Package: keepalived Version: 1:2.2.7-1 I'm upgrading our servers from Bullseye to Bookworm. Some of them act as load balancers using keepalived. Right now I have one Bullseye and one Bookworm with the same configuration checking the same services. Several of our services are running on HTTPS therefore I'm using SSL_CHECK. I can see that the Bookworm one occasionally fails SSL_CHECK for several seconds on one service while the Bullseye does not report any problem at all. It's quite rare - not even once per hour with 2s loop delay.

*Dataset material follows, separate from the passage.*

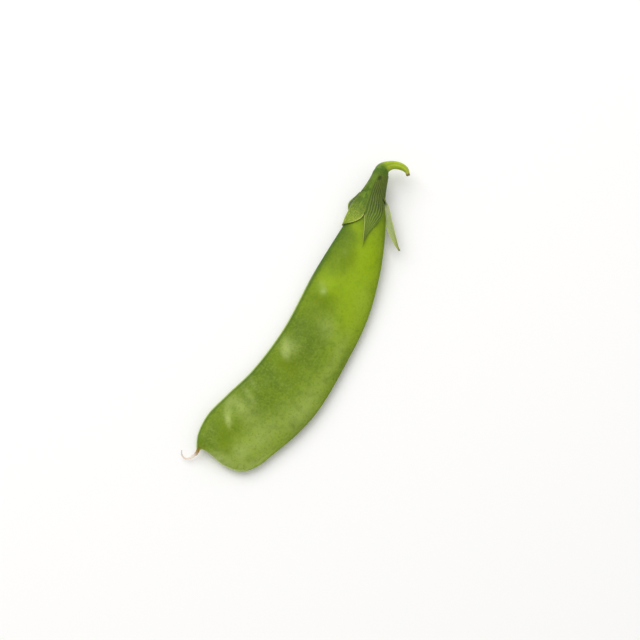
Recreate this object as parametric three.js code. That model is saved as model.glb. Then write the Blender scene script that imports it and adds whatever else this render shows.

I was looking for possible reason and I've found https://github.com/openssl/openssl/issues/20365 https://github.com/pjsip/pjproject/issues/3632 https://stackoverflow.com/questions/18179128/how-to-manage-the-error-queue-in-openssl-ssl-get-error-and-err-get-error They are all basically saying that you can have multiple SSL errors left in error queue and you are supposed to run|ERR_get_error() before calling |SSL_* functions. I've tried to patch keepalived sources (see attachment) and the problem seems to disappear. I have no idea why is Bullseye package unaffected. It might be related to different OpenSSL version. What do you think about this? -- Pavel Matěja
--- keepalived-2.2.7.orig/keepalived/check/check_ssl.c +++ keepalived-2.2.7/keepalived/check/check_ssl.c @@ -257,6 +257,7 @@ ssl_connect(thread_ref_t thread, int new #endif } + ERR_clear_error(); ret = SSL_connect(req->ssl); return ret; @@ -269,6 +270,7 @@ ssl_send_request(SSL * ssl, const char * while (true) { err = 1; + ERR_clear_error(); r = SSL_write(ssl, str_request, request_len); if (SSL_ERROR_NONE != SSL_get_error(ssl, r)) break; @@ -306,6 +308,7 @@ ssl_read_thread(thread_ref_t thread) } /* read the SSL stream - allow for terminating the data with '\0 */ + ERR_clear_error(); r = SSL_read(req->ssl, req->buffer + req->len, (int)(MAX_BUFFER_LENGTH - 1 - req->len)); req->error = SSL_get_error(req->ssl, r);